■ **EXERCISE OBJECTIVE**
Only lines holding the word "frame" should be copied from the material.

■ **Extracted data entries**
....

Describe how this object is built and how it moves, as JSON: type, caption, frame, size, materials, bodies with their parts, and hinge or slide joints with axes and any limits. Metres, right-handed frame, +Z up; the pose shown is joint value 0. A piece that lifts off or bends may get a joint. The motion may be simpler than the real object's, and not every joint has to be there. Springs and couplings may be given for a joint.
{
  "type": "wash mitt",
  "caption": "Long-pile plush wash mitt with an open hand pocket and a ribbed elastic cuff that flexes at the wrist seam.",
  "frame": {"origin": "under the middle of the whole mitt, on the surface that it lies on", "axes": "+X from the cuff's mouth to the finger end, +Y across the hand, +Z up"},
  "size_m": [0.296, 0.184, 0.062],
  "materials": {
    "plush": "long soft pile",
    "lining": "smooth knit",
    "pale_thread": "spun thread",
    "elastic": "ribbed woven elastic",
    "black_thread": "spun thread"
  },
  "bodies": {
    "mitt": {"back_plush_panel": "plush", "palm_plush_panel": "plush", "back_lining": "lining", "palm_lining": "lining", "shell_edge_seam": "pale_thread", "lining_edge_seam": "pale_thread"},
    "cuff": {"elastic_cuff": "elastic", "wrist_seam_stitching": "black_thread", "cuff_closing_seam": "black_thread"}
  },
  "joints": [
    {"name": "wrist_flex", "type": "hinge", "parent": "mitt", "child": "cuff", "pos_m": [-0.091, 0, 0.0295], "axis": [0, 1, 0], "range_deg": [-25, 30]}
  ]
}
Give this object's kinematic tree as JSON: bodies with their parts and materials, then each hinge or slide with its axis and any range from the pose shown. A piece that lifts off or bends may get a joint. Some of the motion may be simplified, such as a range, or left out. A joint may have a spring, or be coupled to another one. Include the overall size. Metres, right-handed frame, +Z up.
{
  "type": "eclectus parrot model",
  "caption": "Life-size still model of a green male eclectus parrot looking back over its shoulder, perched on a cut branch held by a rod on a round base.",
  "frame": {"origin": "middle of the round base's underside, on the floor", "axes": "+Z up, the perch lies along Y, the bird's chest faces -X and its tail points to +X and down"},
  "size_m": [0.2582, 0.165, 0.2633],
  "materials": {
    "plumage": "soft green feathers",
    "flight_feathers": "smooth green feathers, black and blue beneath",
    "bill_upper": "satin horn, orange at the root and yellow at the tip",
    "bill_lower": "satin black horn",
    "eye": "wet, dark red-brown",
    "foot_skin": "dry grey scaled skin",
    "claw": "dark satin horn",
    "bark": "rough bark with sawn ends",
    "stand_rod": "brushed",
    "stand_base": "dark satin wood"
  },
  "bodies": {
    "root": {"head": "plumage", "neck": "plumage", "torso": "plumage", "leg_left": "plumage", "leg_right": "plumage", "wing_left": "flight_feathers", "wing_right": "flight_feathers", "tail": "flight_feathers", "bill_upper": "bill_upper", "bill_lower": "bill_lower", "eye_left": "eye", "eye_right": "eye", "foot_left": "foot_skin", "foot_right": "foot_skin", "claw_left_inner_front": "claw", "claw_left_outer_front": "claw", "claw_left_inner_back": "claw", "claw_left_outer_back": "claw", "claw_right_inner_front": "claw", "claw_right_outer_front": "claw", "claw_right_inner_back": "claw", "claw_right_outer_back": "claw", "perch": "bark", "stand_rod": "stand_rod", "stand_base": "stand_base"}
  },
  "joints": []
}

....

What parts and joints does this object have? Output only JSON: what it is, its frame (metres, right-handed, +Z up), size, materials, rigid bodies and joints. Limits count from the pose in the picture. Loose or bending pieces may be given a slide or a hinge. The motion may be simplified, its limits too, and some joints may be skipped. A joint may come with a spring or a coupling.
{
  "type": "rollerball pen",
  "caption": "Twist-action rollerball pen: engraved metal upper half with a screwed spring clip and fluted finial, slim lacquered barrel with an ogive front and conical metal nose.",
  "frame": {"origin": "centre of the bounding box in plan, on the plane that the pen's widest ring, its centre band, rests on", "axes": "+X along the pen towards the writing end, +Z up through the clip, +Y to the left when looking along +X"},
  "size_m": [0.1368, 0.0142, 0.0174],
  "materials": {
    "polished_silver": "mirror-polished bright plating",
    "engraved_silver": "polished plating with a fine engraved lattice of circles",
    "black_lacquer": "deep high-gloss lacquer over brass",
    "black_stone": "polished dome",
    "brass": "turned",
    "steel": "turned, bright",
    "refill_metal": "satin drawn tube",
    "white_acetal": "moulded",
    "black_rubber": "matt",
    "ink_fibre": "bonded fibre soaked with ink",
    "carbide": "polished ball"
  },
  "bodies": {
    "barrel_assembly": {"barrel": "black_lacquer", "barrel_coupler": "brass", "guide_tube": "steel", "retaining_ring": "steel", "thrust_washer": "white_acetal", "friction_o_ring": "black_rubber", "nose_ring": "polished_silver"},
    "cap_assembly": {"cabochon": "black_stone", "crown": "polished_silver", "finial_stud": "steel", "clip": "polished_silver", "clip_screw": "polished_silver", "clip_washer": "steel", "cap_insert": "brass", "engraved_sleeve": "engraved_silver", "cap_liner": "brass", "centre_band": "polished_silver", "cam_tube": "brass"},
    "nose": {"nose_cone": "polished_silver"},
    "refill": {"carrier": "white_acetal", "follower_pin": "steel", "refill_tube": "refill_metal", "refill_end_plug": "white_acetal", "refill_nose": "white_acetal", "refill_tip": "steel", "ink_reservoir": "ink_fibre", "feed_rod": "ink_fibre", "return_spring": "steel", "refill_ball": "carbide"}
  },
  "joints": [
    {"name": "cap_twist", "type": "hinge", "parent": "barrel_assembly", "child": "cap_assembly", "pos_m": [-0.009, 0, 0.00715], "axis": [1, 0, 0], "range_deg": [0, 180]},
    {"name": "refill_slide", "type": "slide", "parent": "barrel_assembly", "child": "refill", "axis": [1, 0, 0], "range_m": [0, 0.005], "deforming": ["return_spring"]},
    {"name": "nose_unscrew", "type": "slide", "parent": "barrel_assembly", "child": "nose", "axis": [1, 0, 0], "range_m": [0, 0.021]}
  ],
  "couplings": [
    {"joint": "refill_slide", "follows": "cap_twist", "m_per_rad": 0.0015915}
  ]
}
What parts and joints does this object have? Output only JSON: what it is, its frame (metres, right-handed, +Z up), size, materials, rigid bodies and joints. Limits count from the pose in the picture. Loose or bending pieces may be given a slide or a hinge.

....

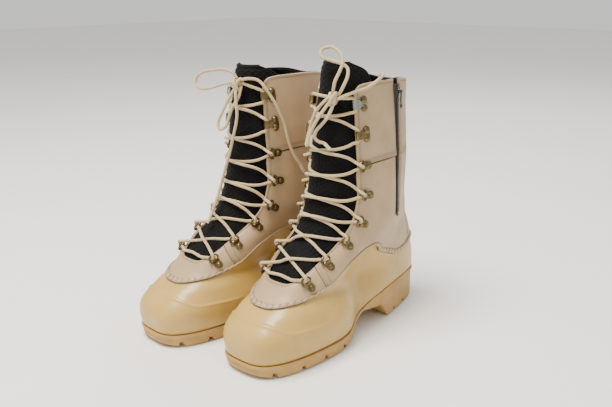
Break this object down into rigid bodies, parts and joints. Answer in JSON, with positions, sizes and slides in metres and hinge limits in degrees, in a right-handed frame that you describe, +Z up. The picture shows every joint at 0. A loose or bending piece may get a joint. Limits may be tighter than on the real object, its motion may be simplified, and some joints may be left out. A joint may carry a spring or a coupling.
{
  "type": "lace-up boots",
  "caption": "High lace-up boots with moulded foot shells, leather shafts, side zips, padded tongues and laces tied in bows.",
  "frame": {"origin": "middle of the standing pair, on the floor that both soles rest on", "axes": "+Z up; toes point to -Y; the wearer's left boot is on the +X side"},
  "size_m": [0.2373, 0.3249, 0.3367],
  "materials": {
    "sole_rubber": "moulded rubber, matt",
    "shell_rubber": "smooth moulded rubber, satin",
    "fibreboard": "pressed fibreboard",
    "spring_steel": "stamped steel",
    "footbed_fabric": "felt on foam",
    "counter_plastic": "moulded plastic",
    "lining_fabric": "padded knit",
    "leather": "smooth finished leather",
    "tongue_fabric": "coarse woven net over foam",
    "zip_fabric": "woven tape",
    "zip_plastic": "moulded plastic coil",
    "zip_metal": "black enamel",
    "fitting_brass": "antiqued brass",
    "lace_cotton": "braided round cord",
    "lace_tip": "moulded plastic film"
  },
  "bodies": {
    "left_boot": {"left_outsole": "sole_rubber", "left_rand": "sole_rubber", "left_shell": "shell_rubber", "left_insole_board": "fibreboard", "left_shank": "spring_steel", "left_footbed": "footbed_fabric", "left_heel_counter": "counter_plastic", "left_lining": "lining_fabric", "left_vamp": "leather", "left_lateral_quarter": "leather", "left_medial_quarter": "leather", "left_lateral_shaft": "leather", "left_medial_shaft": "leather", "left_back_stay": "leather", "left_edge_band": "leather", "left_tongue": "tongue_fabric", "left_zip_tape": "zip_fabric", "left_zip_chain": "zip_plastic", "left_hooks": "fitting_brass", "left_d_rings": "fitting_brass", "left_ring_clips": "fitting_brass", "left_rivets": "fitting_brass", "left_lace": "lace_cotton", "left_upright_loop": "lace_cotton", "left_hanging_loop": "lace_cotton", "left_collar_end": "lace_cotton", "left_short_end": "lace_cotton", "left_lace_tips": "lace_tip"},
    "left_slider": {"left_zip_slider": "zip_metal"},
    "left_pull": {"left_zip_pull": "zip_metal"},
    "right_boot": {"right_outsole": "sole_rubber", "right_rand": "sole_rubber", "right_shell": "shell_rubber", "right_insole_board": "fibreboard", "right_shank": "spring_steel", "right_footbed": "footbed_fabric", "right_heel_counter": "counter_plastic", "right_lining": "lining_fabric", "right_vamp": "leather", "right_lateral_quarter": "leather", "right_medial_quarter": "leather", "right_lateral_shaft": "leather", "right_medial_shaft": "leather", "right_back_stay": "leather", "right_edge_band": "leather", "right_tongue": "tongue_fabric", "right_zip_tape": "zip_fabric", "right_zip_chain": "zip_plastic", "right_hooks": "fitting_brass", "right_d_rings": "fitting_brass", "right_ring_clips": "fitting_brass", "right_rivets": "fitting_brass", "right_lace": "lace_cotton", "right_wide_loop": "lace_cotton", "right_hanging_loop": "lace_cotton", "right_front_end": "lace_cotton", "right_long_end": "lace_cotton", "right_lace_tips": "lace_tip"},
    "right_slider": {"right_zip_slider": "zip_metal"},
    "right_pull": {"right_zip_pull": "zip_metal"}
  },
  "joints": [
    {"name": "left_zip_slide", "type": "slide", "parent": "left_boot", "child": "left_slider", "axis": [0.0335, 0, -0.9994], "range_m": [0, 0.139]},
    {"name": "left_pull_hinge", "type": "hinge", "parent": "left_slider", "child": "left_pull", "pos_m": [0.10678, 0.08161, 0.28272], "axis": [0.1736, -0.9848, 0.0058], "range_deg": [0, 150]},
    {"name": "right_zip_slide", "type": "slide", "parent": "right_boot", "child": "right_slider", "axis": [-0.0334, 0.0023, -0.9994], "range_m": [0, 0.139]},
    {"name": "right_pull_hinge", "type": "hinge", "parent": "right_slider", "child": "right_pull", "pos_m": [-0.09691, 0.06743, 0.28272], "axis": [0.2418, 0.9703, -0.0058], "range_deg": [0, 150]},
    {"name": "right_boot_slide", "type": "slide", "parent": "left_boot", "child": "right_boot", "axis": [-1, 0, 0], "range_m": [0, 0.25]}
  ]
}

....

■ **THE OUTPUT**
Describe how this object is built and how it moves, as JSON: type, caption, frame, size, materials, bodies with their parts, and hinge or slide joints with axes and any limits. Metres, right-handed frame, +Z up; the pose shown is joint value 0. A piece that lifts off or bends may get a joint. The motion may be simpler than the real object's, and not every joint has to be there. Springs and couplings may be given for a joint.
  "frame": {"origin": "under the middle of the whole mitt, on the surface that it lies on", "axes": "+X from the cuff's mouth to the finger end, +Y across the hand, +Z up"},
Give this object's kinematic tree as JSON: bodies with their parts and materials, then each hinge or slide with its axis and any range from the pose shown. A piece that lifts off or bends may get a joint. Some of the motion may be simplified, such as a range, or left out. A joint may have a spring, or be coupled to another one. Include the overall size. Metres, right-handed frame, +Z up.
  "frame": {"origin": "middle of the round base's underside, on the floor", "axes": "+Z up, the perch lies along Y, the bird's chest faces -X and its tail points to +X and down"},
What parts and joints does this object have? Output only JSON: what it is, its frame (metres, right-handed, +Z up), size, materials, rigid bodies and joints. Limits count from the pose in the picture. Loose or bending pieces may be given a slide or a hinge. The motion may be simplified, its limits too, and some joints may be skipped. A joint may come with a spring or a coupling.
  "frame": {"origin": "centre of the bounding box in plan, on the plane that the pen's widest ring, its centre band, rests on", "axes": "+X along the pen towards the writing end, +Z up through the clip, +Y to the left when looking along +X"},
What parts and joints does this object have? Output only JSON: what it is, its frame (metres, right-handed, +Z up), size, materials, rigid bodies and joints. Limits count from the pose in the picture. Loose or bending pieces may be given a slide or a hinge.
Break this object down into rigid bodies, parts and joints. Answer in JSON, with positions, sizes and slides in metres and hinge limits in degrees, in a right-handed frame that you describe, +Z up. The picture shows every joint at 0. A loose or bending piece may get a joint. Limits may be tighter than on the real object, its motion may be simplified, and some joints may be left out. A joint may carry a spring or a coupling.
  "frame": {"origin": "middle of the standing pair, on the floor that both soles rest on", "axes": "+Z up; toes point to -Y; the wearer's left boot is on the +X side"},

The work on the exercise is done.